Common Mistakes to Avoid
- Forgetting Stereochemistry: Always consider stereochemistry if the reaction site is a stereocenter. Failing to invert the configuration is a common mistake.
- Incorrectly Assigning Priorities: Make sure you correctly assign priorities according to the Cahn-Ingold-Prelog (CIP) rules.
- Ignoring Steric Hindrance: Always consider steric hindrance. Bulky substrates are less likely to undergo SN2 reactions.
- Neglecting Side Reactions: Be aware of possible side reactions, especially elimination reactions.
- Drawing the Incorrect Product: Double-check that you have replaced the leaving group with the nucleophile and that you have drawn the product accurately with the correct stereochemistry.
SN2 Reactions in Synthesis
SN2 reactions are widely used in organic synthesis to introduce new functional groups and construct complex molecules. Some common applications include:
- Alkylations: Introducing alkyl groups by reacting alkyl halides with nucleophiles.
- Formation of Alcohols: Reacting alkyl halides with hydroxide ions (OH⁻).
- Formation of Ethers: Reacting alkyl halides with alkoxides (RO⁻).
- Formation of Amines: Reacting alkyl halides with ammonia (NH₃) or amines (RNH₂, R₂NH).
- Introduction of Azides: Reacting alkyl halides with azide ions (N₃⁻), followed by reduction to form amines.
Understanding SN2 reactions is crucial for planning and executing successful organic syntheses.
Conclusion
Mastering SN2 reactions involves understanding the reaction mechanism, the factors that influence reactivity, and the stereochemical outcomes.
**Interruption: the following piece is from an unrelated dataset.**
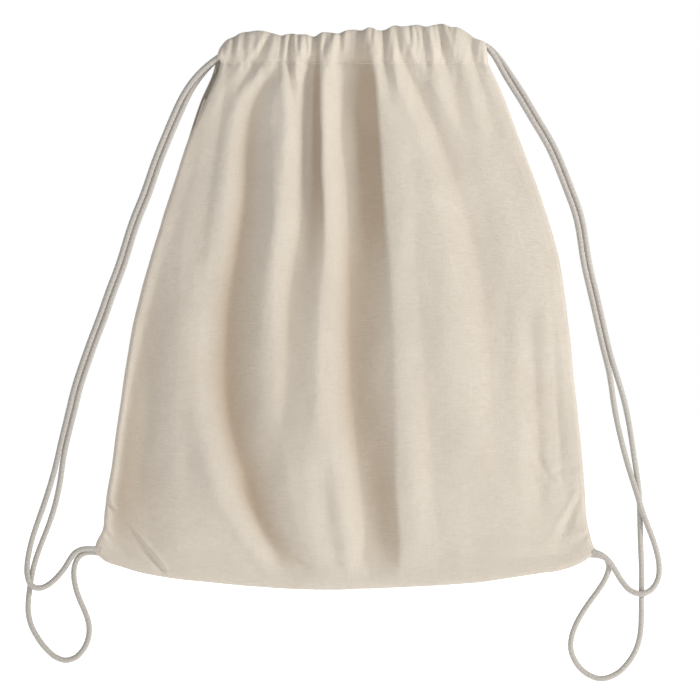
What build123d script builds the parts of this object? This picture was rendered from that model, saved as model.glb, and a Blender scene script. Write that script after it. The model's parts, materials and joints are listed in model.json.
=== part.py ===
from build123d import *
import os

# Drawstring backpack, in millimetres. +Z is up, the front of the bag faces -Y and +X is to
# the right when the front is looked at.
# Origin: the middle of the bottom edge, between the two panels.

front, back = -1, 1          # sign of y
left, right = -1, 1          # sign of x

# Cloth panels
cloth_t = 0.5                # thickness of the woven cotton
rim_y = 1.25                 # middle plane to a panel's inner face along the side seams
front_belly = 20.0           # how far the front panel stands forward
back_belly = 13.0            # how far the back panel stands behind
trim_depth = 60.0            # reach of the trimming solid each way along Y

# Mouth and tunnel hems
stitch_z = 398.0             # top edge of the panels, where the casings begin
casing_h = 22.0              # height of a tunnel hem
casing_d = 6.4               # depth of a tunnel hem, room for two cords
casing_lift = 0.4            # gap between the panels' top edge and a casing
casing_half_w = 98.0         # half the drawn-in width of the mouth
lip_y = 3.8                  # middle plane to the middle of each tunnel, at its ends
mouth_bow = 5.0              # how far each lip bows away from the middle plane
thread_d = 0.6               # sewing thread
thread_drop = 2.5            # stitch row below stitch_z
thread_outset = 1.15         # stitch row outward of the lip line

# Seam allowances and bar tacks
seam_w = 7.0                 # width of a seam allowance
seam_t = 1.6                 # its thickness
seam_inset = 1.0             # its outer edge from the bag's outline
seam_z_range = (45, 380)     # outline points used by the side seams
seam_half_length = 180       # the same for the bottom seam, along X
tack_size = (3.9, 4.5, 5.4)
tack_round = 0.9
left_corner = (-194.5, 29.5)     # middle of each tack, x and z
right_corner = (188.5, 28.5)

# Drawcords
cord_d = 4.0                 # diameter of the round cord
cord_gap = 0.6               # free space between two strands lying side by side
cord_r = cord_d / 2
strand_shift = (cord_d + cord_gap) / 2   # middle of a pair to each strand's middle
cross_y = 2.4                # half the depth between two strands where they cross
mouth_y = 3.4                # depth of a strand where it leaves its casing
section_pitch = 14           # spacing of the sections in a lofted strand
left_level = 404.8           # height of the left cord in the casings
right_level = 411.2          # height of the right cord in the casings
left_mouth = (-103.0, left_level)        # where a pair leaves the casings, x and z
right_mouth = (103.5, right_level)

# Outline of the bag as (x, z): both sides run upward, the bottom from left to right
left_edge = [
    (-191.5, 29.0), (-187.0, 46.0), (-183.5, 74.0), (-179.0, 101.0), (-174.5, 137.0),
    (-168.5, 173.0), (-163.0, 210.0), (-155.5, 246.0), (-146.0, 282.0), (-134.5, 318.0),
    (-121.5, 346.0), (-108.5, 373.0), (-103.5, 387.0), (-100.5, stitch_z)]
right_edge = [
    (185.5, 28.0), (181.5, 46.0), (179.0, 74.0), (175.0, 101.0), (171.0, 137.0),
    (167.5, 173.0), (164.0, 210.0), (158.5, 246.0), (149.5, 282.0), (138.5, 318.0),
    (126.0, 346.0), (111.0, 373.0), (105.0, 387.0), (100.5, stitch_z)]
bottom_edge = [
    left_edge[0], (-174.0, 18.2), (-144.0, 10.6), (-113.5, 6.8), (-68.0, 3.0),
    (-22.7, 0.8), (38.0, 1.6), (83.0, 5.0), (113.5, 8.6), (144.0, 13.2), (174.0, 20.0),
    right_edge[0]]

# Centre lines of the drawcords as (x, z), from the casings downward. A pair is two strands
# side by side; below it the front and the back strand each have a line of their own.
left_pair = [
    (-112.8, 391.4), (-124.9, 373.2), (-133.2, 355.0), (-140.8, 336.9), (-148.0, 318.7),
    (-153.7, 300.5), (-161.6, 282.4), (-170.3, 255.1), (-180.2, 227.9), (-189.6, 200.6),
    (-199.8, 173.4), (-208.6, 146.1), (-215.0, 118.8), (-219.2, 100.7)]
left_front_low = [
    (-226.0, 82.5), (-231.6, 64.3), (-238.5, 46.2), (-243.0, 28.0), (-244.5, 17.4),
    (-244.1, 11.4)]
left_back_low = [
    (-219.9, 82.5), (-223.7, 64.3), (-229.4, 46.2), (-236.2, 28.8), (-241.1, 12.1)]
left_tail = [
    (-242.2, 4.5), (-239.2, 2.3), (-233.2, 2.3), (-226.3, 6.1), (-221.0, 10.6),
    (-214.2, 18.9), (-208.6, 26.9), (-204.4, 29.9), (-200.2, 30.3)]
left_loop = [
    (-242.2, 4.5), (-243.4, -8.3), (-243.4, -17.4), (-241.5, -26.5), (-236.9, -35.6),
    (-230.1, -44.7), (-223.3, -51.1), (-215.7, -53.7), (-207.4, -51.1), (-201.0, -44.7),
    (-197.6, -35.6), (-197.6, -26.5), (-200.6, -17.4), (-204.8, -8.3), (-207.8, 0.8),
    (-208.9, 9.8), (-207.8, 18.9), (-205.1, 24.2), (-200.0, 27.3)]
right_pair = [
    (118.1, 391.4), (130.2, 373.2), (140.8, 355.0), (151.8, 336.9), (159.7, 318.7),
    (166.5, 300.5), (172.6, 282.4), (177.5, 255.1), (183.6, 227.9), (189.6, 200.6),
    (196.1, 173.4)]
right_front_low = [
    (198.3, 155.2), (204.0, 118.8), (209.7, 91.6), (214.2, 82.5), (219.5, 71.9),
    (223.3, 59.8), (227.1, 46.2), (231.3, 28.0), (233.0, 15.1)]
right_back_low = [
    (203.6, 155.2), (212.0, 118.8), (216.1, 91.6), (218.0, 82.5), (219.3, 64.3),
    (219.5, 46.2), (220.3, 28.0), (220.7, 17.4)]
right_tail = [
    (233.0, 9.1), (229.4, 3.4), (224.1, -0.4), (218.0, -0.8), (212.0, 1.9), (205.9, 8.7),
    (200.6, 16.7), (196.1, 22.0), (192.7, 25.4)]
right_loop = [
    (220.9, 11.4), (220.9, -8.3), (220.3, -26.5), (219.5, -35.6), (216.5, -44.7),
    (211.6, -53.7), (201.0, -63.6), (189.2, -67.4), (177.9, -62.8), (169.6, -53.7),
    (166.9, -44.7), (167.7, -35.6), (170.7, -26.5), (175.6, -17.4), (181.7, -8.3),
    (188.9, 0.8), (194.5, 9.8), (196.1, 16.7), (193.0, 22.3)]


def at_depth(line, y=0):
    """Turn (x, z) points into 3D points at one depth."""
    return [(x, y, z) for x, z in line]


def band(outer, inner):
    """The face between two curves that run the same way."""
    return Face(Wire([outer, Line(outer @ 1, inner @ 1), inner, Line(inner @ 0, outer @ 0)]))


def extrude_both_ways(face, depth):
    return extrude(face, amount=depth, dir=(0, 1, 0), both=True)


def level_arc(side, z, half_w, side_y, mid_y):
    """An arc across the bag in a level plane, bowed away from the middle plane."""
    return ThreePointArc((-half_w, side * side_y, z), (0, side * mid_y, z),
                         (half_w, side * side_y, z))


def sweep_round(path, radius):
    return sweep(Plane(origin=path @ 0, z_dir=path % 0) * Circle(radius), path=path)


# --- Cloth ---

def outline_solid():
    """The bag's outline, extruded right through along Y."""
    left_side = Spline(*at_depth(left_edge))
    right_side = Spline(*at_depth(right_edge))
    bottom = Spline(*at_depth(bottom_edge))
    top = Line(left_side @ 1, right_side @ 1)
    face = Face(Wire([left_side, top, right_side, bottom]))
    return extrude_both_ways(face, trim_depth)


def panel(side, belly):
    """One cloth panel: bowed sections lofted up the height, trimmed to the outline."""
    edge_y = rim_y + cloth_t
    stations = [             # z, half width, outer y at the sides, outer y in the middle
        (-3.0, 205, edge_y, rim_y + 1.4),
        (60.0, 196, edge_y, belly * 0.72),
        (140.0, 184, edge_y, belly),
        (250.0, 164, edge_y, belly),
        (340.0, 131, rim_y + 1.3, belly * 0.7),
        (402.0, 101, lip_y + cloth_t / 2, lip_y + mouth_bow + 0.4)]
    sections = [band(level_arc(side, z, half_w, side_y, mid_y),
                     level_arc(side, z, half_w, side_y - cloth_t, mid_y - cloth_t))
                for z, half_w, side_y, mid_y in stations]
    return loft(sections) & outline_solid()


def lip_path(side, z, outset=0.0):
    y = lip_y + outset
    return level_arc(side, z, casing_half_w, y, y + mouth_bow)


def casing(side):
    """The tunnel hem: a flat tube of cloth along one lip of the mouth, open at both ends."""
    path = lip_path(side, stitch_z + casing_lift + casing_h / 2)
    plane = Plane(origin=path @ 0, z_dir=path % 0, x_dir=(0, 0, 1))
    ring = (SlotOverall(casing_h, casing_d)
            - SlotOverall(casing_h - 2 * cloth_t, casing_d - 2 * cloth_t))
    return sweep(plane * ring, path=path)


def stitch_row(side):
    """The thread along a panel just below its casing."""
    return sweep_round(lip_path(side, stitch_z - thread_drop, thread_outset), thread_d / 2)


def seam_strip(line, inward_x, inward_z):
    """A seam allowance: a strip in the middle plane that follows one edge of the bag."""
    def offset(distance):
        return Spline(*[(x + inward_x * distance, 0, z + inward_z * distance)
                        for x, z in line])
    return extrude_both_ways(band(offset(seam_inset), offset(seam_inset + seam_w)), seam_t / 2)


def side_seam(edge, inward_x):
    low, high = seam_z_range
    return seam_strip([(x, z) for x, z in edge if low < z < high], inward_x, 0)


def bottom_seam():
    return seam_strip([(x, z) for x, z in bottom_edge if abs(x) < seam_half_length], 0, 1)


def tack(corner):
    """The bar tack at a bottom corner."""
    block = Box(*tack_size)
    block = fillet(block.edges(), tack_round)
    x, z = corner
    return Pos(x, 0, z) * block


# --- Drawcords ---

def cord(points):
    """A length of round cord swept along a smooth line."""
    return sweep_round(Spline(*points), cord_r)


def lofted_cord(points):
    """A long cord, lofted through circles that all take their x direction from +Y."""
    path = Spline(*points)
    count = int(path.length / section_pitch)
    circles = [Plane(origin=path @ (i / count), z_dir=path % (i / count), x_dir=(0, 1, 0))
               * Circle(cord_r) for i in range(count + 1)]
    return loft(circles)


def casing_run(exit_side, level):
    """The part of a cord inside the casings: in along the front lip, round the far end as a
    bight, and back along the rear lip. Both strands come out at exit_side."""
    def lip_depth(x):
        return lip_y + mouth_bow * (1 - (x / casing_half_w) ** 2)
    stations = [97.0, 75.0, 50.0, 25.0, 0.0, -25.0, -50.0, -75.0, -87.0, -93.0]
    bight = [(-97.0, -3.9), (-99.7, -2.7), (-100.8, 0.0), (-99.7, 2.7), (-97.0, 3.9)]
    plan = ([(x, -lip_depth(x)) for x in stations] + bight
            + [(x, lip_depth(x)) for x in reversed(stations)])
    return cord([(exit_side * x, y, level) for x, y in plan])


def strand(side, mouth, pair_line, low_line):
    """The front or back strand of a pair, from the casing's mouth down the side of the bag.
    Its depth eases to the middle plane along the pair and out again below it."""
    mouth_x, mouth_z = mouth
    points = [(mouth_x, side * mouth_y, mouth_z)]
    last = len(pair_line) - 1
    for i, (x, z) in enumerate(pair_line):
        before_x, before_z = pair_line[max(i - 1, 0)]
        after_x, after_z = pair_line[min(i + 1, last)]
        run_x, run_z = after_x - before_x, after_z - before_z
        length = (run_x ** 2 + run_z ** 2) ** 0.5
        shift = -side * strand_shift * min(1.0, (i + 1) / 2)
        depth = side * mouth_y * max(0.0, 1 - (i + 1) / 2.5)
        points.append((x + shift * run_z / length, depth, z - shift * run_x / length))
    for i, (x, z) in enumerate(low_line):
        points.append((x, side * cross_y * min(1.0, (i + 1) / 3), z))
    return lofted_cord(points)


# On the right the two strands cross low down, so the upper inner one leads to the outer tail.
nodes = {
    "front_panel": panel(front, front_belly),
    "back_panel": panel(back, back_belly),
    "front_casing": casing(front),
    "back_casing": casing(back),
    "front_casing_stitch": stitch_row(front),
    "back_casing_stitch": stitch_row(back),
    "left_side_seam": side_seam(left_edge, 1),
    "right_side_seam": side_seam(right_edge, -1),
    "bottom_seam": bottom_seam(),
    "left_corner_tack": tack(left_corner),
    "right_corner_tack": tack(right_corner),
    "left_cord_casing_run": casing_run(left, left_level),
    "right_cord_casing_run": casing_run(right, right_level),
    "left_cord_outer_strand": strand(front, left_mouth, left_pair, left_front_low),
    "left_cord_inner_strand": strand(back, left_mouth, left_pair, left_back_low),
    "left_cord_outer_tail": cord(at_depth(left_tail, front * cross_y)),
    "left_cord_hanging_loop": cord(at_depth(left_loop, back * cross_y)),
    "right_cord_inner_strand": strand(front, right_mouth, right_pair, right_front_low),
    "right_cord_outer_strand": strand(back, right_mouth, right_pair, right_back_low),
    "right_cord_outer_tail": cord(at_depth(right_tail, front * cross_y)),
    "right_cord_hanging_loop": cord(at_depth(right_loop, back * cross_y)),
}

os.makedirs("parts", exist_ok=True)
for name, shape in nodes.items():
    export_step(shape, "parts/" + name + ".step")
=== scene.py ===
"""A cotton drawstring bag with its two cords, standing upright.

X runs from the bag's left (-) to its right (+), Z up, and the front panel faces -Y. The two
panels meet in the middle plane, y = 0. Shapes are in millimetres until a mesh is made; lights
and camera are in metres.
"""
import bmesh
import bpy
import json
import math
import numpy as np
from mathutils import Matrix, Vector


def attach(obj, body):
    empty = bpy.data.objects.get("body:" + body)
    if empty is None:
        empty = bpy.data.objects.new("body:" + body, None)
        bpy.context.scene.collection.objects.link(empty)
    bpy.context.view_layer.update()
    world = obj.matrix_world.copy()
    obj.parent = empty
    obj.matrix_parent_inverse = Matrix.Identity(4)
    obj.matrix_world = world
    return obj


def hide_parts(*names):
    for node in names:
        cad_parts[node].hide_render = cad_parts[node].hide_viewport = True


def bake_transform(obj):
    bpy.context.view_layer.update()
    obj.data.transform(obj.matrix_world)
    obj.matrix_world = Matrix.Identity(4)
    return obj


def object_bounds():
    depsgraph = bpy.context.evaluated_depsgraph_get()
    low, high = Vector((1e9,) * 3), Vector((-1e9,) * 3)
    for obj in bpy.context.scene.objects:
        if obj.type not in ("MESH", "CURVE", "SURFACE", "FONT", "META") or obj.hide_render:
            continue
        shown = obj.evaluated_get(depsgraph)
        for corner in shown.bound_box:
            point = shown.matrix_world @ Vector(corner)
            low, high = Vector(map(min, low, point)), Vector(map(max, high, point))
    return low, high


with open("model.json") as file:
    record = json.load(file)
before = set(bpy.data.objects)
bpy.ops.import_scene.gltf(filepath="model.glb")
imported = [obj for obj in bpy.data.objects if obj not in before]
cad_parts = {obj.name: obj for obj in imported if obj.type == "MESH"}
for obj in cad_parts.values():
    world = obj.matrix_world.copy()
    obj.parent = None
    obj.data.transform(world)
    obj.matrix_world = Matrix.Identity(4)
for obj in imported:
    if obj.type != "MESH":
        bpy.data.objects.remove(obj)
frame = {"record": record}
cad_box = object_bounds()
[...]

By following the step-by-step guide outlined in this article, you can confidently predict and draw the products of SN2 reactions. Remember to always consider stereochemistry, steric hindrance, and possible side reactions. With practice, you'll become proficient in predicting the outcomes of these important reactions and applying them effectively in organic synthesis.